Authored by nhaehnle on May 31 2016, 3:16 PM.

Details

Summary

The presence of this attribute indicates that VGPR outputs should be computed
in whole quad mode. This will be used by Mesa for prolog pixel shaders, so
that derivatives can be taken of shader inputs computed by the prolog, fixing
a bug.

The generated code could certainly be improved: if a prolog pixel shader is
used (which isn't common in modern OpenGL - they're used for gl_Color, polygon
stipples, and forcing per-sample interpolation), Mesa will use this attribute
unconditionally, because it has to be conservative. So WQM may be used in the
prolog when it isn't really needed, and furthermore a silly back-and-forth
switch is likely to happen at the boundary between prolog and main shader
parts.

Fixing this is a bit involved: we'd first have to add a mechanism by which
LLVM writes the WQM-related input requirements to the main shader part binary,
and then Mesa specializes the prolog part accordingly. At that point, we may
as well just compile a monolithic shader...

Bugzilla: https://bugs.freedesktop.org/show_bug.cgi?id=95130

Diff Detail

Repository
rL LLVM

Event Timeline

nhaehnle updated this revision to Diff 59138.May 31 2016, 3:16 PM
nhaehnle retitled this revision from to AMDGPU: Add amdgpu-ps-wqm-outputs function attributes.
nhaehnle updated this object.
nhaehnle added a subscriber: llvm-commits.
mareko edited edge metadata.May 31 2016, 5:11 PM

I don't understand the comment.

If a pixel shader doesn't use DDX/DDY and sample/gather, WQM can be disabled in the prolog. tgsi_scan can get that information.

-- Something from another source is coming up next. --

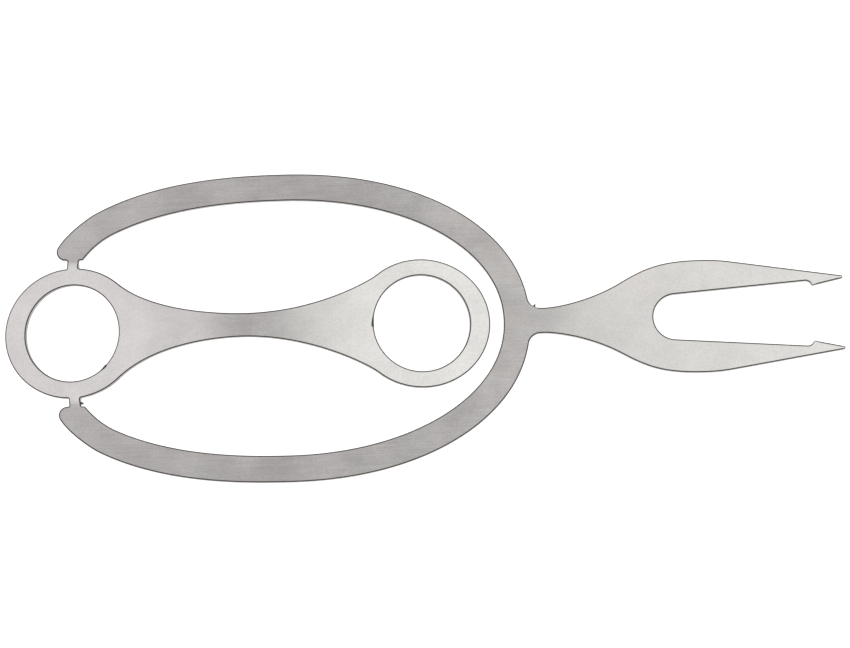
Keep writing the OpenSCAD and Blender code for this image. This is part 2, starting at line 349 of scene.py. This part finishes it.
def frame_half():
    """Left half of bow, neck and fork, from the crown's inner edge to the slot's root."""
    leave = math.asin((NECK_FILLET_Y / BOW_HALF_W) ** (OUTER_FRONT_POWER / 2))
    centre, radius, facing = neck_fillet(leave)
    neck = np.array([NECK_X, NECK_HALF_W])
    widest = np.array([FORK_MID_X, FORK_HALF_W])
    flare = np.array([1, FLARE_SLOPE])
    shoulder = np.array([1, SHOULDER_SLOPE])
    turn = math.radians(NOTCH_TURN)
    notch = BARB - NOTCH_R * np.array([math.cos(turn), math.sin(turn)])
    return np.concatenate([
        oval(INNER_FRONT, INNER_HALF_W, INNER_FRONT_POWER, 1, 0, 90, 110),
        oval(INNER_REAR, INNER_HALF_W, INNER_REAR_POWER, -1, 90,
             oval_at(INNER_REAR_X, INNER_REAR, INNER_REAR_POWER), 90),
        *bow_end(),
        oval(BOW_REAR, BOW_HALF_W, OUTER_REAR_POWER, -1,
             oval_at(OUTER_REAR_X, BOW_REAR, OUTER_REAR_POWER), 90, 110),
        oval(BOW_FRONT, BOW_HALF_W, OUTER_FRONT_POWER, 1, 90, math.degrees(leave), 110),
        arc(centre, radius, 180 + facing, 270, 48),
        bezier(neck, neck + [NECK_PULL, 0], FLARE - FLARE_PULL[0] * flare, FLARE, 30),
        bezier(FLARE, FLARE + FLARE_PULL[1] * flare, widest - [FORK_MID_PULL[0], 0], widest, 30),
        bezier(widest, widest + [FORK_MID_PULL[1], 0], SHOULDER - SHOULDER_PULL * shoulder, SHOULDER, 12),
        arc([TIP_X - TIP_R, TIP_HALF_GAP], TIP_R, *TIP_TURN, 12),
        arc(notch, NOTCH_R, NOTCH_TURN, 90 + SLOT_FLARE, 12),
        arc([SLOT_X, 0], SLOT_R, 90 + SLOT_FLARE, 180, 24),
    ])


def ring_y(x, half_w):
    """Half the ring's width at a distance x from its centre."""
    return half_w * math.sqrt(1 - (x / RING_HALF_L) ** 2)


def ring_slope(x, half_w):
    """Slope of the ring's rim there."""
    return -(half_w / RING_HALF_L) ** 2 * x / ring_y(x, half_w)


def ring_arc(cx, half_w, start, stop, steps):
    """Points on a ring's rim, which is slightly oval, with angles in radians."""
    angles = np.linspace(start, stop, steps + 1)
    return np.stack([cx + RING_HALF_L * np.cos(angles), half_w * np.sin(angles)], 1)


def tongue_half():
    """Left half of the tongue seen from above, from rear rim to front rim.

    The tab's stub runs on past its seam, where it is cut off later.
    """
    rear = np.array([REAR_FLANK_X, ring_y(REAR_FLANK_X, REAR_RING_HALF_W)])
    front = np.array([HOLE_GAP - FRONT_FLANK_X, ring_y(FRONT_FLANK_X, FRONT_RING_HALF_W)])
    rear_pull = REAR_FLANK_PULL[0] * np.array([1, ring_slope(REAR_FLANK_X, REAR_RING_HALF_W)])
    front_pull = FRONT_FLANK_PULL[1] * np.array([1, -ring_slope(FRONT_FLANK_X, FRONT_RING_HALF_W)])
    waist = np.array([WAIST_X, WAIST_HALF_W])
    half_tab = TAB_W / 2 * math.cos(REAR_TILT)
    reach = TAB_W / 2 + 2 * STUB_R
    past = TAB_INNER_Y + STUB_LEFT
    rim_at = [math.acos(x / RING_HALF_L) for x in (TAB_X - reach, TAB_X + reach, REAR_FLANK_X)]
    return np.concatenate([
        ring_arc(0, REAR_RING_HALF_W, math.pi, rim_at[0], 50),
        arc([TAB_X - half_tab - STUB_R, TAB_INNER_Y], STUB_R, 270, 360, 8),
        [[TAB_X - half_tab, past], [TAB_X + half_tab, past]],
        arc([TAB_X + half_tab + STUB_R, TAB_INNER_Y], STUB_R, 180, 270, 8),
        ring_arc(0, REAR_RING_HALF_W, rim_at[1], rim_at[2], 24),
        bezier(rear, rear + rear_pull, waist - [REAR_FLANK_PULL[1], 0], waist, 60),
        bezier(waist, waist + [FRONT_FLANK_PULL[0], 0], front - front_pull, front, 60),
        ring_arc(HOLE_GAP, FRONT_RING_HALF_W, math.pi - math.acos(FRONT_FLANK_X / RING_HALF_L), 0, 70),
    ])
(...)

If a pixel shader uses those, WQM can be enabled at the beginning of the prolog and disabled at the end, so that the main part starts with the original EXEC mask. This adds 2 unnecessary SALU (s_mov_b64, s_wqm_b64) at the prolog->main boundary, but I don't think that matters much. Prologs are usually empty with the GL core profile anyway.

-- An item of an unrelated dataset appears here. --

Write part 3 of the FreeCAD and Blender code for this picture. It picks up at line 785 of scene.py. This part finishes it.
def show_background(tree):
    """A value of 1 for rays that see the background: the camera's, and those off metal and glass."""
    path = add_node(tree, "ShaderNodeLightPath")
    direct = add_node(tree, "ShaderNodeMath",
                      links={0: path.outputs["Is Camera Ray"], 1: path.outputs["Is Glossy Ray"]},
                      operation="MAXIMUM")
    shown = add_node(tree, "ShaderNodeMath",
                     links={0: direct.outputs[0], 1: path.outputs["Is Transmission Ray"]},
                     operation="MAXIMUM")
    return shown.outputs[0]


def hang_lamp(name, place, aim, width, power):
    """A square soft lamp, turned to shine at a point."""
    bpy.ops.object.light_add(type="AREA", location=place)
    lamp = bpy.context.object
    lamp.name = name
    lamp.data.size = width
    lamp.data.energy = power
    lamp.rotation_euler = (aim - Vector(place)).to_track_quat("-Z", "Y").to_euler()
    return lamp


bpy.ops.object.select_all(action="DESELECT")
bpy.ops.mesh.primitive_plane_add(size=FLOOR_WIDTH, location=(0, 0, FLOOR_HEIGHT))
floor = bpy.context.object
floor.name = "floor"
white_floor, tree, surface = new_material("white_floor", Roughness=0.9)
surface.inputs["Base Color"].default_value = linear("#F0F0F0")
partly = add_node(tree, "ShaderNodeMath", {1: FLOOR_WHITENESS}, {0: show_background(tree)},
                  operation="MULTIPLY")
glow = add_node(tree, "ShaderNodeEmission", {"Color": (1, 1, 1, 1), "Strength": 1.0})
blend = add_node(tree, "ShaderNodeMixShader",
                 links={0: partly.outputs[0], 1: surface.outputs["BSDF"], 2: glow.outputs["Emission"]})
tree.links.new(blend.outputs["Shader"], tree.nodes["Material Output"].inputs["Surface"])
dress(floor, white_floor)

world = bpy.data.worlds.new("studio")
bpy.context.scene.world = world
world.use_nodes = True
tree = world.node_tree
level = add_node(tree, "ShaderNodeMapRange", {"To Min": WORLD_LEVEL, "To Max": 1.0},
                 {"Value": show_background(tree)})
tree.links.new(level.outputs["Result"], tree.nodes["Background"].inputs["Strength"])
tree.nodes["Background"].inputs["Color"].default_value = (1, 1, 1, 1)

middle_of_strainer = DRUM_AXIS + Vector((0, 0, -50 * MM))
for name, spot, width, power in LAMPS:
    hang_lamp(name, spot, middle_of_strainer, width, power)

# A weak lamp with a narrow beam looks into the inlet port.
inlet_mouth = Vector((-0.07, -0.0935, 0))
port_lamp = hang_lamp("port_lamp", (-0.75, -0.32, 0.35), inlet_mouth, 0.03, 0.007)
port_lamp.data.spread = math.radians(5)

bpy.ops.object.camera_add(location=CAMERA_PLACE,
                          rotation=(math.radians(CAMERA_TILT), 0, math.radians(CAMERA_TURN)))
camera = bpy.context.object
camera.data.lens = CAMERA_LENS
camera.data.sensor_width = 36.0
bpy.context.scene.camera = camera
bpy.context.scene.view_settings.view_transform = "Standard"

arsenm added inline comments.May 31 2016, 6:19 PM
lib/Target/AMDGPU/SIWholeQuadMode.cpp
172 ↗(On Diff #59138)

Looking for specific copies is usually concerning

nhaehnle updated this revision to Diff 59195.Jun 1 2016, 3:50 AM
nhaehnle marked an inline comment as done.
nhaehnle edited edge metadata.

Instead of looking for copies, look for defs of physical VGPRs. Since this
is before register allocation, the only physical VGPRs should be shader
inputs and outputs, and we never overwrite the inputs, so that should do the
right thing.

Marek, the point of the comment is that even when the main part uses
derivatives, it's probably not very common to use derivatives of gl_Color at
least, and in that case the prolog still wouldn't need WQM (per-sample
interpolants are different).

But as you say, PS prologs aren't very common, the additional number of
instructions is small, and memory accesses are a non-issue - that's why I
didn't bother to do anything more involved.

mareko added a comment.Jun 1 2016, 5:09 AM

I think we also want to run in WQM when changing the interpolation weights in the prolog. For now, that's just for force_persample_interp, which is pretty rare, but when we start to use bc_optimize, we'll run into WQM issues more often. Sadly I didn't realize this when I was working on the prolog. From mesa - si_shader.h:

/* TODO:

  • - add force_center_interp if MSAA is disabled and centroid or
  • sample are present
  • - add force_center_interp_bc_optimize to force center interpolation
  • based on the bc_optimize SGPR bit if MSAA is enabled, centroid is
  • present and sample isn't present.
	 */

Since the decision when to use WQM is up to Mesa, are there any other comments on this LLVM patch?

mareko added a comment.Jun 2 2016, 2:01 PM

Since the decision when to use WQM is up to Mesa, are there any other comments on this LLVM patch?

Not from me.

This revision was automatically updated to reflect the committed changes.